STATIC — service / product purchase

Use this for fixed-price flows: subscription renewal, one-off product purchase, paid plan upgrade, etc.
  • The invoice expects exactly amount.
  • An underpayment moves the invoice to partially_paid without finalising it. The deposit address keeps listening, the customer can top up to the full amount, and only then does the invoice transition to success. If they never finish paying, the invoice expires (expires_at) and is moved to cancelled. The partial credit on the merchant balance is keptcancelled reports the final under-paid state, it does not reverse the credit. cancelled is reachable only from this path: a partially_paid STATIC invoice that crossed expires_at without a top-up. A merchant webhook fires on this transition so the partial credit can be reconciled.
  • An overpayment transitions the invoice to paid_over (final).
  • An exact payment transitions the invoice to success (final).
  • The hosted checkout exposes the remaining amount via initial_amount / initial_fiat_amount so the page can render a “pay the rest” UI on a partial payment.
Final statuses: success, paid_over, failed, high_risk, cancelled, expired. On TTL: partially_paid (merchant already credited the partial amount at AML time) → cancelled.
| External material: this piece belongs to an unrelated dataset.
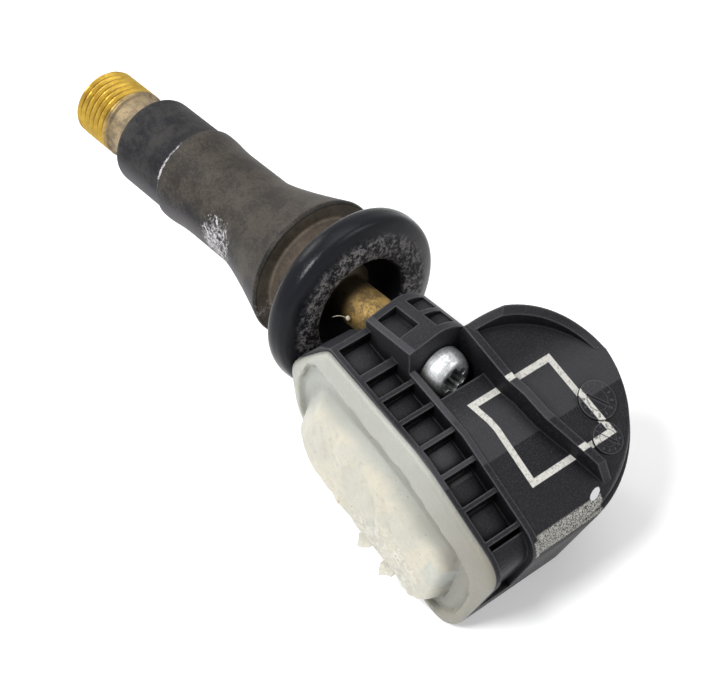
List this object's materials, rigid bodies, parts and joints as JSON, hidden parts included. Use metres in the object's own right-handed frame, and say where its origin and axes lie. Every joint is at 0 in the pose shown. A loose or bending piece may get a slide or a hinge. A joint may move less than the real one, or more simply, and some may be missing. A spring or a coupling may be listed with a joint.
{
  "type": "tyre pressure sensor",
  "caption": "Snap-in tyre pressure sensor: a rubber valve on a brass stem carries a ribbed black housing with a round back and white potting.",
  "frame": {"origin": "on the valve axis, at the middle of the rubber groove that grips the wheel rim", "axes": "-X along the valve axis towards the threaded tip, +Z the side of the housing that carries its marking, -Y the potted face of the housing"},
  "size_m": [0.0726, 0.0262, 0.0299],
  "materials": {
    "housing_plastic": "moulded glass-filled plastic, fine grain",
    "silicone": "milky potting gel, satin",
    "valve_rubber": "dusty vulcanised rubber",
    "valve_brass": "turned brass, dulled",
    "screw_zinc": "bright zinc",
    "core_brass": "plain",
    "seal_light": "fluoropolymer ring",
    "seal_black": "plain",
    "spring_steel": "wire",
    "board_green": "solder mask",
    "cell_steel": "bright",
    "chip_black": "moulded",
    "ferrite": "sintered",
    "copper": "enamelled copper",
    "ceramic": "plain"
  },
  "bodies": {
    "sensor": {"housing": "housing_plastic", "potting": "silicone", "valve_rubber": "valve_rubber", "valve_stem": "valve_brass", "mount_screw": "screw_zinc", "core_plug": "core_brass", "core_seal_ring": "seal_light", "core_barrel": "core_brass", "core_spring": "spring_steel", "circuit_board": "board_green", "coin_cell": "cell_steel", "tab_positive": "screw_zinc", "tab_negative": "screw_zinc", "sensor_chip": "chip_black", "inlet_seal": "seal_black", "lf_coil_core": "ferrite", "lf_coil_winding": "copper", "rf_antenna": "copper", "rf_crystal": "cell_steel", "chip_capacitors": "ceramic"},
    "pin": {"core_pin": "core_brass", "core_cup": "core_brass", "core_cup_seal": "seal_black"}
  },
  "joints": [
    {"name": "core_pin_slide", "type": "slide", "parent": "sensor", "child": "pin", "axis": [1, 0, 0], "range_m": [0, 0.0012], "stiffness_N_per_m": 1000, "springref_m": -0.0018, "deforming": ["core_spring"]}
  ]
}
Everything else still in created at TTL — including a sub-$2 tiny-payment that AML never credited — → expired.

VARY — balance top-up / open-ended deposit

Use this when you don’t know the exact amount in advance, e.g. a wallet top-up, a tip jar, or a permanent address.
  • Any incoming payment finalises the invoice in one shot:
    • covers amountsuccess
    • less than amountpartially_paid (treated as finalized — no further top-ups are accepted on the same invoice)
    • more than amountpaid_over
  • This makes VARY invoices a single-payment record of the deposit rather than an open-ended ledger.
Final statuses: success, partially_paid, paid_over, failed, high_risk, expired. VARY does not produce cancelled: any deposit finalises the invoice in one shot, so on TTL only the no-deposit case remains (createdexpired).

Permanent addresses

Setting permanent_address: true when creating an invoice binds it to the long-lived deposit address for (merchant, user_id, asset family). The address is created on first use and reused for every subsequent invoice. Required when permanent_address: true:
  • billing_type must be VARY.
  • user_id must be supplied.
  • asset must belong to a family that supports permanent addresses (evm, tron, solana, xrp, bitcoin, litecoin, bitcoincash). TON and XMR are not supported for permanent addresses.
When a deposit lands on a permanent address:
  1. If there is a non-finalised invoice already attached to the address (e.g. a created invoice the merchant just created with permanent_address: true), the deposit is credited to that invoice.
  2. Otherwise a new invoice is auto-created (billing_type: VARY) and credited.
Either way the address keeps listening — finalised invoices on a permanent address never trigger an unsubscribe.